Related to this is a discussion of vehicle redundancy – how many unoccupied miles will be covered by TaaS vehicles. This is important because whilst they are repositioning after trips in readiness for the next trip, they are unused, and the miles covered generate no revenue (whilst depleting the vehicle lifetime). Again there is some research suggesting a figure of 3-14%, once AI is used for predictive demand management. This is an area that requires more research and we will look to deepen in future analyses.

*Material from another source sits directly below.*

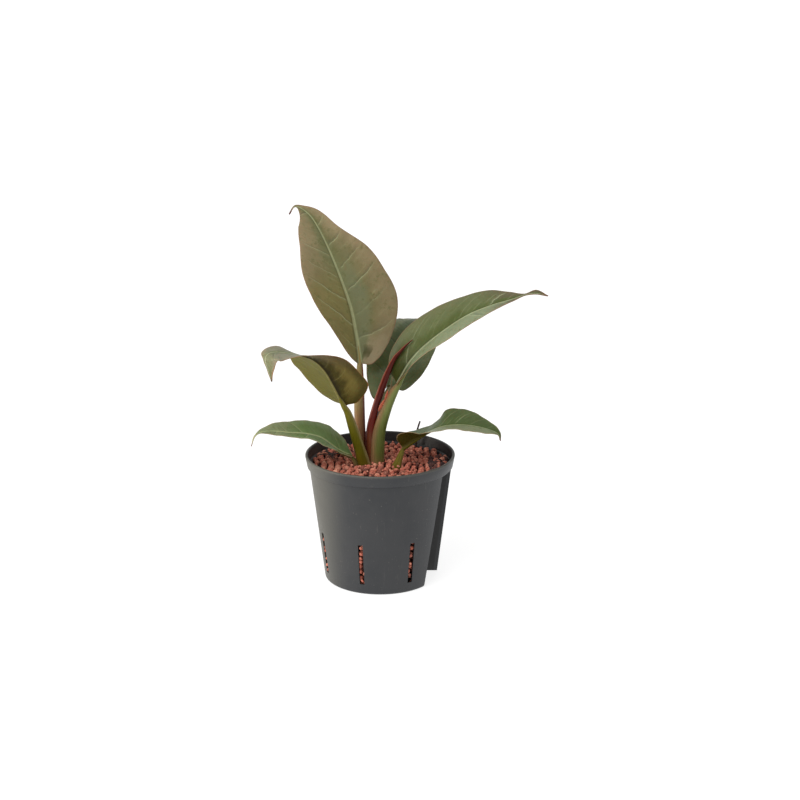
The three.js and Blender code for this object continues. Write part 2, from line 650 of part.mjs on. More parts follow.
function crown(margin = 0) {
  const { outline, top, ridges, ridgeDepth, ridgeTop, facets } = CROWN;
  const foot = outline[0][1] - margin;
  const sides = outline.slice(1).map(([radius, z]) => [radius + margin, z + (z > ridgeTop ? margin : 0)]);
  const geometry = turned([[0, foot], [outline[0][0] + margin, foot], ...sides, [0, top + margin]], facets);
  const places = geometry.getAttribute("position");
  for (let i = 0; margin === 0 && i < places.count; i += 1) {
    const [x, y] = [places.getX(i), places.getY(i)];
    const ridge = 1 - ridgeDepth * (1 + Math.cos(ridges * Math.atan2(y, x)));
    const shrink = places.getZ(i) < ridgeTop ? ridge : 1;
    places.setXY(i, x * shrink, y * shrink);
  }
  return solid(geometry.translate(CROWN.x, CROWN.y, 0));
}

// The dry root strands

function buildStrands(margin = 0) {
  const [kx, ky, kz] = STRANDS.knot;
  const knot = new THREE.IcosahedronGeometry(STRANDS.knotRadius + margin, 0).translate(kx, ky, kz);
  let strands = solid(knot);
  for (const [heading, reach, bow, hump] of STRANDS.runs) {
    const line = [-1, -0.6, 0, 0.6, 1].map((t) => {
      const [dx, dy] = polar(1, heading);
      const aside = bow * t * t;
      return [kx + dx * reach * t - dy * aside, ky + dy * reach * t + dx * aside,
        kz + 3 * hump * (t * t - t ** 4) - STRANDS.dip * t * t, STRANDS.radius];
    });
    strands = strands.add(stalk({ line, flat: 0, ringsPerSpan: 2 }, margin, STRANDS.sides));
  }
  return strands;
}

// Assembly

const TRIM_BLOCK = 16;

/** A block that starts a gap short of a blade's base and reaches on past it, to trim its stalk. */
function trimBlock(blade) {
  const { base, normal, side } = blade.frame(0);
  const along = normal.clone().cross(side);
  const place = new THREE.Matrix4().makeBasis(side, normal, along);
  place.setPosition(base.addScaledVector(along, TRIM_BLOCK / 2 - GAP));
  return solid(new THREE.BoxGeometry(TRIM_BLOCK, TRIM_BLOCK, TRIM_BLOCK).applyMatrix4(place));
}

const blades = Object.fromEntries(Object.entries(LEAVES).map(([name, spec]) => [name, new Blade(spec)]));
const stems = {};
for (const [name, spec] of Object.entries(STALKS)) {
  let body = stalk(spec);
  if (spec.blade) body = body.subtract(trimBlock(blades[spec.blade]));
  for (const other of spec.beside) body = body.subtract(stalk(STALKS[other], GAP));
  stems[name] = largest(body.subtract(crown(GAP)));
}

const PLUG_PLAY = 0.4; // further room round the rooted plug, past the gap
const holes = [crown(GAP + PLUG_PLAY), buildStrands(GAP)];
for (const spec of Object.values(STALKS)) holes.push(stalk(spec, GAP));

const plant = new THREE.Group();
for (const [name, spec] of Object.entries(LEAVES)) {
  plant.add(mesh(name, solid(blades[name].geometry()), spec.colour, 0.4));
}
for (const [name, spec] of Object.entries(STALKS)) {
  plant.add(mesh(name, stems[name], spec.colour, 0.5));
}
plant.add(mesh("crown", crown(), COLOURS.crown, 0.8));
plant.add(mesh("dry_roots", buildStrands(), COLOURS.dry, 0.9));

const philodendron = new THREE.Group();
philodendron.add(mesh("pot", buildPot(), COLOURS.pot, 0.5));
philodendron.add(mesh("clay_granules", buildGranules(holes), COLOURS.clay, 0.95));
philodendron.add(plant);

export default philodendron;
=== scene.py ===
"""The looks of a young imperial red philodendron in a slotted grey pot of clay granules.

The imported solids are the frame. Blades, stalks, pot and granules are rebuilt here as finer meshes in the
same places, from the same driving sizes in millimetres, and get procedural finishes.
"""

from __future__ import annotations

import logging
import math
from collections.abc import Callable, Sequence
from dataclasses import dataclass, field
from enum import Enum
from typing import ClassVar

import bpy
import numpy as np
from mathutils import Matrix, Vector

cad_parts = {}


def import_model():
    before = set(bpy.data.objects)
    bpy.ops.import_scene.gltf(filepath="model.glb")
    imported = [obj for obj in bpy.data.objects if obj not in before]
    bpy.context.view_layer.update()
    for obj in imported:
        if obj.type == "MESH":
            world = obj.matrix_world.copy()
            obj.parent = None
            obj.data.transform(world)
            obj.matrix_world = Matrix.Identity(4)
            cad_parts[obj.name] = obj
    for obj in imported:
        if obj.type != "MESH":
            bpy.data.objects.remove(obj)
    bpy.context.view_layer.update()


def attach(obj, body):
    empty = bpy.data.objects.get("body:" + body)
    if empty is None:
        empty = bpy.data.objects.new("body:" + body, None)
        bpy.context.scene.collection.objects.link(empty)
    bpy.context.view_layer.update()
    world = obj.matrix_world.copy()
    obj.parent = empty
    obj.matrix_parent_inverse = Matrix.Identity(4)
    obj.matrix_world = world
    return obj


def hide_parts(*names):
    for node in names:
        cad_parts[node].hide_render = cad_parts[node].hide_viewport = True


LOG = logging.getLogger("philodendron")

MM = 0.001  # metres in a millimetre
BODY = "root"

Point = tuple[float, float, float]
Pair = tuple[float, float]
Colour = tuple[int, int, int]  # as displayed, each from 0 to 255
Station = tuple[float, float, float, float]  # a point of a line, with its radius or half width

LIGHT = 1.15  # how bright the studio shows a matt white surface
SHEEN = 0.008  # what the soft light's reflection adds to a surface
LEAST = 0.004  # the darkest that a colour gets
DARK_END = 0.04045  # the display share up to which the display's curve is a line


def paint(colour: Colour) -> tuple[float, ...]:
    """The base colour, in linear numbers with alpha, that the studio light shows as a display colour."""
    shares = [value / 255 for value in colour]
    linear = [share / 12.92 if share <= DARK_END else ((share + 0.055) / 1.055) ** 2.4 for share in shares]
    return (*(max((value - SHEEN) / LIGHT, LEAST) for value in linear), 1.0)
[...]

Our analysis is a scenario, subject to a large number of assumptions. No scenario will ever be completely accurate. There are many aspects that might make our analysis incorrect that stem from unforeseen regulatory responses, through to the ability of technology providers to create monopoly pricing situations (we assume competitive markets). Work and leisure could be disrupted through VR and other communications technologies that affect travel patterns, a low-cost transport platform could disrupt logistics or lead to a huge increase in deliveries of goods by TaaS vehicles, replacing some personal trips but increasing delivery travel, etc. What our analysis ultimately shows is that mainstream analysis needs to consider the potential of a TaaS disruption in more detail and adjust many of their assumptions to reflect those areas where our analysis highlights alternative possibilities.